Data extract →
## start

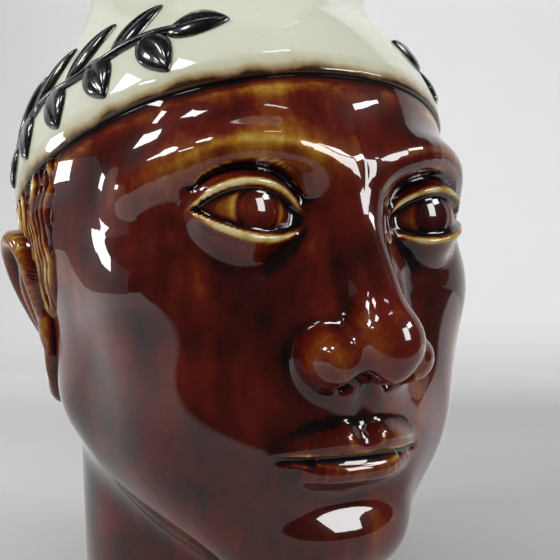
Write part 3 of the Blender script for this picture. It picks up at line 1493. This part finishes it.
    def backdrop_wash(self) -> None:
        """A light above and behind the carafe that faces the backdrop alone."""
        lamp = area_light("backdrop_wash", (2.4, 0.3), self.wash)
        lamp.location = Vector((-math.sin(self.turn), math.cos(self.turn), 0)) * 0.25 + Vector((0, 0, 1.0))
        lamp.rotation_euler = (math.radians(72), 0, self.turn)
        lamp.visible_glossy = False

    def room(self) -> None:
        """Room light: a soft fill on matt surfaces, but dim where the glaze mirrors it."""
        world = bpy.data.worlds.new("room")
        world.use_nodes = True
        tree = world.node_tree
        background = tree.nodes["Background"]
        background.inputs["Color"].default_value = (1, 1, 1, 1)
        path = tree.nodes.new("ShaderNodeLightPath")
        level = tree.nodes.new("ShaderNodeMapRange")
        level.inputs["To Min"].default_value = self.fill
        level.inputs["To Max"].default_value = self.gloom
        tree.links.new(path.outputs["Is Glossy Ray"], level.inputs["Value"])
        tree.links.new(level.outputs["Result"], background.inputs["Strength"])
        bpy.context.scene.world = world

    def build(self) -> None:
        """Adds the stage, the lights and the room."""
        self.mirrored_room()
        self.sweep()
        self.backdrop_wash()
        self.room()
        for light in self.lights:
            light.build()
        bpy.context.scene.view_settings.view_transform = "Standard"


@dataclass(frozen=True)
class Camera:
    """The photograph's view: close and level with the eyes, from the head's right front."""

    turn: float = -29.0
    tilt: float = 1.0
    distance: float = 0.260
    across: float = 0.0141
    aim_z: float = 0.0785
    lens: float = 60.6

    def build(self) -> None:
        """Adds the camera and makes it the scene's."""
        turn, tilt = math.radians(self.turn), math.radians(self.tilt)
        back = Vector(direction(turn, tilt))
        data = bpy.data.cameras.new("camera")
        data.lens = self.lens
        data.clip_start = 0.01
        camera = add_object("camera", data)
        aim = Vector((math.cos(turn), math.sin(turn), 0)) * self.across + Vector((0, 0, self.aim_z))
        camera.location = aim + back * self.distance
        camera.rotation_mode = "QUATERNION"
        camera.rotation_quaternion = (-back).to_track_quat("-Z", "Y")
        bpy.context.scene.camera = camera


def corners() -> list[list[float]]:
    """The shown object's box as plain numbers."""
    low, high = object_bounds()
    return [list(map(float, low)), list(map(float, high))]


def main() -> None:
    """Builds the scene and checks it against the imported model."""
    logging.basicConfig(level=logging.INFO, format="%(name)s %(message)s")
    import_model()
    Camera().build()
    Studio().build()
    Carafe().build()


if __name__ == "__main__":
    main()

## end

What you need to do →
Include the first line, the line containing "lamp.visible_glossy = False", and every line between them, copied exactly from the material above; output no other line.

Answer to this task →
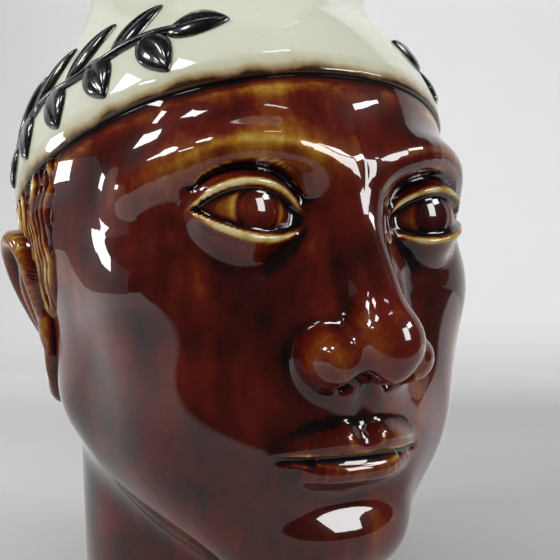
Write part 3 of the Blender script for this picture. It picks up at line 1493. This part finishes it.
    def backdrop_wash(self) -> None:
        """A light above and behind the carafe that faces the backdrop alone."""
        lamp = area_light("backdrop_wash", (2.4, 0.3), self.wash)
        lamp.location = Vector((-math.sin(self.turn), math.cos(self.turn), 0)) * 0.25 + Vector((0, 0, 1.0))
        lamp.rotation_euler = (math.radians(72), 0, self.turn)
        lamp.visible_glossy = False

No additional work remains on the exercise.